When he checked the previews stored on his camera he was stunned to find that he had taken fifteen images of the woman. In his delight at her magnetic sensuality he must have been continuously taking shots as he drank her in. The images were superb, as he knew they would be, considering the subject. But he hardly needed them. The picture of her fine boned face thrown back in mischievous delight had been laser etched into his mind.
It was at the end of that weary day that Bob had settled himself in a well-chosen vantage point for the final event of the proceedings. The two panellists, authors Tara Anderson and Pria Adams discussing dreams and the occult, promised a lively and intelligent debate. He sighed. At least when the photos were in the bag he could sit back and enjoy the session without having to dart off to any more events. He needed distracting as he’d had no luck finding that woman, despite tracking through the entire venue time after time. His search had become completely obsessive as the day had worn on and failure now found him listless and disheartened.
With infinite care he tracked Ms Anderson with his lens, his pulse quickening at the challenge to keep her in the frame yet his own movement utterly controlled. She was an interesting subject with more on-stage personas and movements than the Cirque de Soleil. Christ, her hands were so expressive, moving hither and thither as she accentuated each point.

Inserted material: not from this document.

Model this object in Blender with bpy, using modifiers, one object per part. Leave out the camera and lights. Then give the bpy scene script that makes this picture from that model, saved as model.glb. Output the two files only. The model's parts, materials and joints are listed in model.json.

Bob concentrated, feeling a bead of sweat trickling down his cheeks. He was absorbed. This was a hard one and he loved it. He knew those flashing hands had to be caught at an exact moment to properly convey the woman’s sparkling individuality. Without expensive film to worry about he had virtually unlimited frames yet he still shot in much the same considered way of old. It was utter bullshit to end up with a hundred quick, ill-considered digital images if none were salvageable. Five good uns out of twenty should be right on the money.
‘Don’t let me put you off!’ came the whispered voice from his left.
Bob sensed rather than felt a soft tissue sweep up the sweat that threatened to dribble off his chin. Used to distractions Bob ignored the gesture until he was satisfied with his last frame. At events there was always a camera buff or even the odd harmless nutter intent on chatting while he was working. Bob was normally happy to take well-intentioned advice with equanimity or even give some tips when occasionally asked but tonight he was more interested in the animated discussion on stage, so he made sure not to look round and be distracted into some half-arsed conversation. The two women were in fine form and the audience invited to participate applauded with delight, lapping up the repartee as each question was fielded with intellect and good humour. Bob, feeling energised again felt more than saw the arm being raised on his left. Pria Adams nodded towards Bob’s side of the theatre.
‘This is a question for Tara,’ said a softly melodic woman’s voice that made Bob’s neck shiver, sending tingles down his spine.
What the fuck was up with him today? Maybe it had been too long between women and his pot was beginning to boil over.
As Tara Anderson looked over, the person on Bob’s left began to speak again.
‘Tara, in your book ‘Things to Come’, you covered your own experiences with precognitive dreaming. Can you tell us of any new developments now we’re a few years on?’
As the question was fielded by Tara, Bob turned just enough to see a mass of black, lustrous hair. His skin prickled. It was her. From that moment on Delaney heard only snippets of the discussion as Tara encapsulated how her life had changed since the publication of her fascinating book. All too soon the audience was clapping in appreciation as Anderson and Adams left the stage. Before the applause had finished Bob had turned to the woman seated next to him and, meeting her open, honest stare, asked her to marry him.